Stated task:
Return the lines exactly as they stand, from the first of the material through the line containing "GAP = 0.0003".
▽
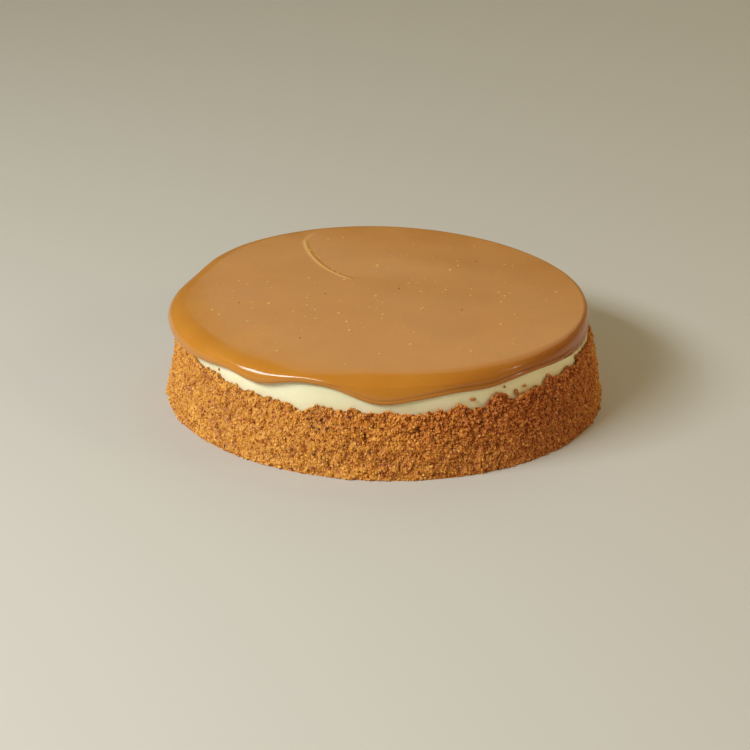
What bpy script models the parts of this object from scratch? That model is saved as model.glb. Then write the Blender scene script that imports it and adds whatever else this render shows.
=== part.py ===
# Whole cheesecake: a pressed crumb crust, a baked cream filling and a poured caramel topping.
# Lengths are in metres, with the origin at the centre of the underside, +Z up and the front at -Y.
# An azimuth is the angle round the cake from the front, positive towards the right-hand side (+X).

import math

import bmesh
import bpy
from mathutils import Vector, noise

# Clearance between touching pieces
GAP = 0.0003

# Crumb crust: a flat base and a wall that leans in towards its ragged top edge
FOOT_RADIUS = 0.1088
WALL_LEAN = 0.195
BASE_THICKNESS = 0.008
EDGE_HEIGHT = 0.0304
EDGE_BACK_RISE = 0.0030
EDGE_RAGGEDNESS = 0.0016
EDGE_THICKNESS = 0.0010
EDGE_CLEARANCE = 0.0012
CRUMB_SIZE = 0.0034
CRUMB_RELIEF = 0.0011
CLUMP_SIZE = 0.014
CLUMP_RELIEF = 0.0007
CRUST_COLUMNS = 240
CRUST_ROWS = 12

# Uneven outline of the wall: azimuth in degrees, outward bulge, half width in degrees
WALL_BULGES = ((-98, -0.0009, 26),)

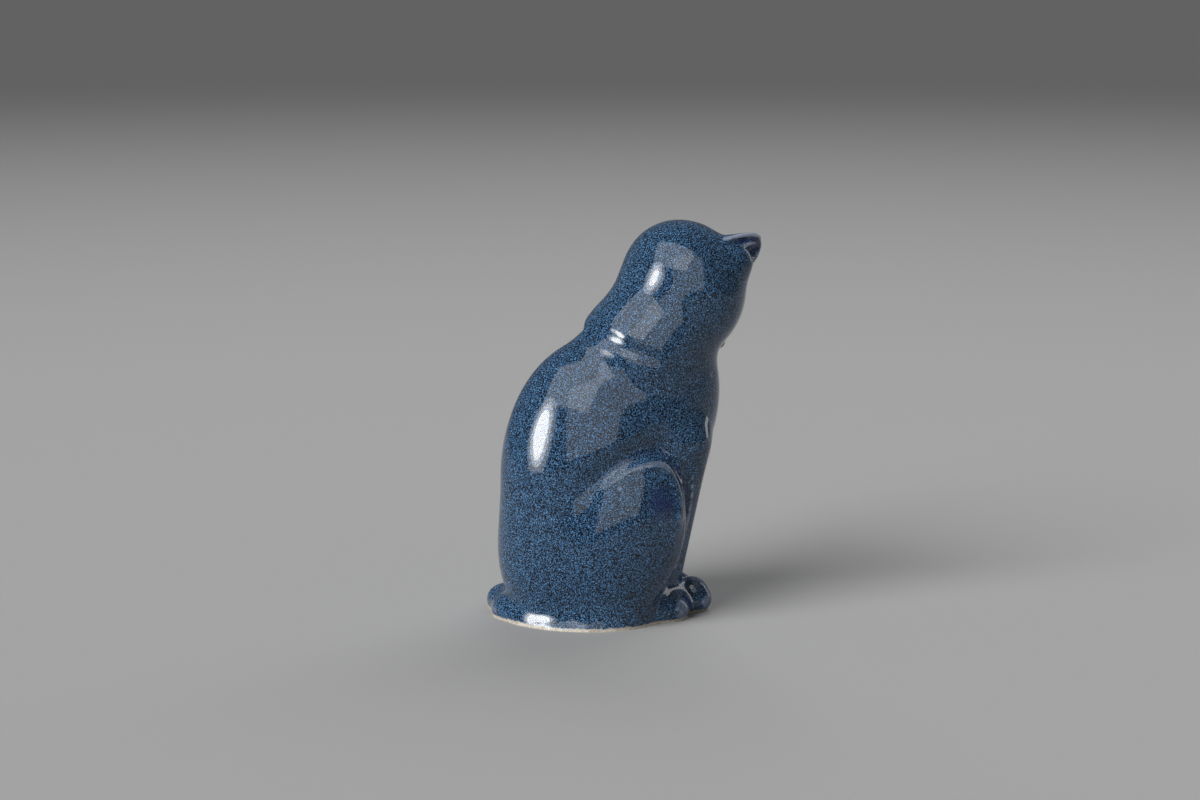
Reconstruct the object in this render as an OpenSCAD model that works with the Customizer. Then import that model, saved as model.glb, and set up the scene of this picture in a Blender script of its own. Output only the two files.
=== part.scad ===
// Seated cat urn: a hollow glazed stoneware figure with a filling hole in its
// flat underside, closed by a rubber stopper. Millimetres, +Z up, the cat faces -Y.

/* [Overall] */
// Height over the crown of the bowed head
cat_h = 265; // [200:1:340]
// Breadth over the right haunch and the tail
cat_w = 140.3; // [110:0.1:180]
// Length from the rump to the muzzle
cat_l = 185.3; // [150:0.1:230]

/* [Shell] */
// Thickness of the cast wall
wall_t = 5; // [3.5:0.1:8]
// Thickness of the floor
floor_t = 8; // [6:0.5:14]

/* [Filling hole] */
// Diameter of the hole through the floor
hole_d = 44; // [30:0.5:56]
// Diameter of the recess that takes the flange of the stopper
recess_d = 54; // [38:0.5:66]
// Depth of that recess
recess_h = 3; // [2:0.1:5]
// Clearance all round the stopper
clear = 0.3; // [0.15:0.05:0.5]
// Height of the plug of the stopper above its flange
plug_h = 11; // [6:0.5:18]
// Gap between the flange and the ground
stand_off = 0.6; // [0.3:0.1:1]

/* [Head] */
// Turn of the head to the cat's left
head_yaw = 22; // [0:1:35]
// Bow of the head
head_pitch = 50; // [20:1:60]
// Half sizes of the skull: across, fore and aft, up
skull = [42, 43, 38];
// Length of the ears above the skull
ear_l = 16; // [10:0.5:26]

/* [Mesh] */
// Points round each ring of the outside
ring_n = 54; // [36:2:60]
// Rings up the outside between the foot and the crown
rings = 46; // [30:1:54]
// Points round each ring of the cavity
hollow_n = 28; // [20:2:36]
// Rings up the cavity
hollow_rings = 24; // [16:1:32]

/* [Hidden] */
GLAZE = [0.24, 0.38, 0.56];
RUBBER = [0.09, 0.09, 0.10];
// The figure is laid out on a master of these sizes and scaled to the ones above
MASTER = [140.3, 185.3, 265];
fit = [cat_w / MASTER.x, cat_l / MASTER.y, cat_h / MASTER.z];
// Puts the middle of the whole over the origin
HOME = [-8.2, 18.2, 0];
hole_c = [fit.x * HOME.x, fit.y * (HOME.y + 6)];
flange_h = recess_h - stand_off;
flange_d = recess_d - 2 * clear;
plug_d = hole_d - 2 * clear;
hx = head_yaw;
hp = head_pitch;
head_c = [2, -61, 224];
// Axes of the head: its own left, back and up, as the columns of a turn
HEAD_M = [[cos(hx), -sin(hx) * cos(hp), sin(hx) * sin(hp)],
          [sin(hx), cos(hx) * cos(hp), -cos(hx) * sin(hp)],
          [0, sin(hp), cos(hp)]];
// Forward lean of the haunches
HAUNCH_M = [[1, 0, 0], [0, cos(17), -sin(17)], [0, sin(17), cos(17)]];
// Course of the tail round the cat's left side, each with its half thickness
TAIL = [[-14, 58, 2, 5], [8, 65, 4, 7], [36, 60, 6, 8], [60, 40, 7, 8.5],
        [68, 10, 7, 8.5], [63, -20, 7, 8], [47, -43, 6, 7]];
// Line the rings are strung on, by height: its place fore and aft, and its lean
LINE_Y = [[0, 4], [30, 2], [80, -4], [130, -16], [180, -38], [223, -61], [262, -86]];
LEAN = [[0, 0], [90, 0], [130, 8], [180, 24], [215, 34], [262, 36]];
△
Written response:
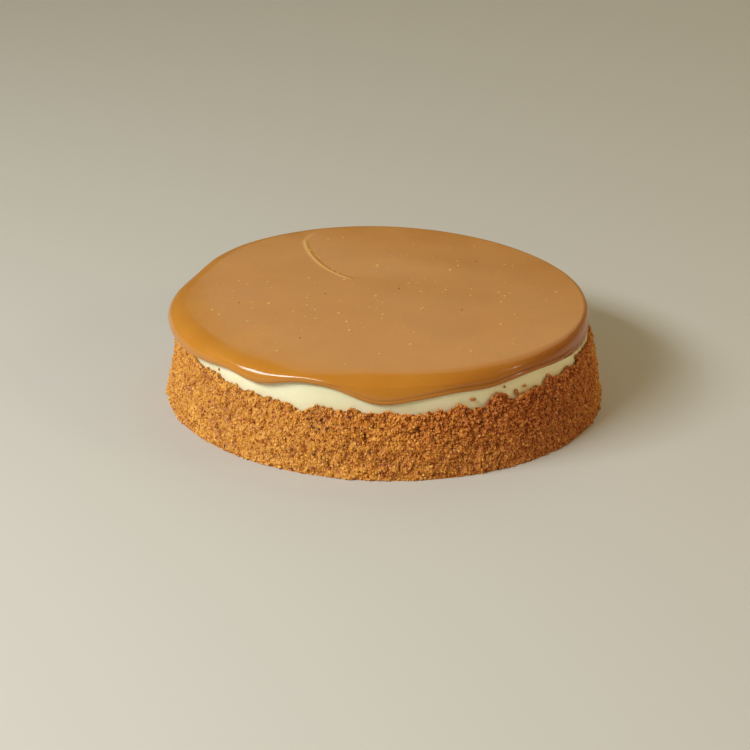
What bpy script models the parts of this object from scratch? That model is saved as model.glb. Then write the Blender scene script that imports it and adds whatever else this render shows.
=== part.py ===
# Whole cheesecake: a pressed crumb crust, a baked cream filling and a poured caramel topping.
# Lengths are in metres, with the origin at the centre of the underside, +Z up and the front at -Y.
# An azimuth is the angle round the cake from the front, positive towards the right-hand side (+X).

import math

import bmesh
import bpy
from mathutils import Vector, noise

# Clearance between touching pieces
GAP = 0.0003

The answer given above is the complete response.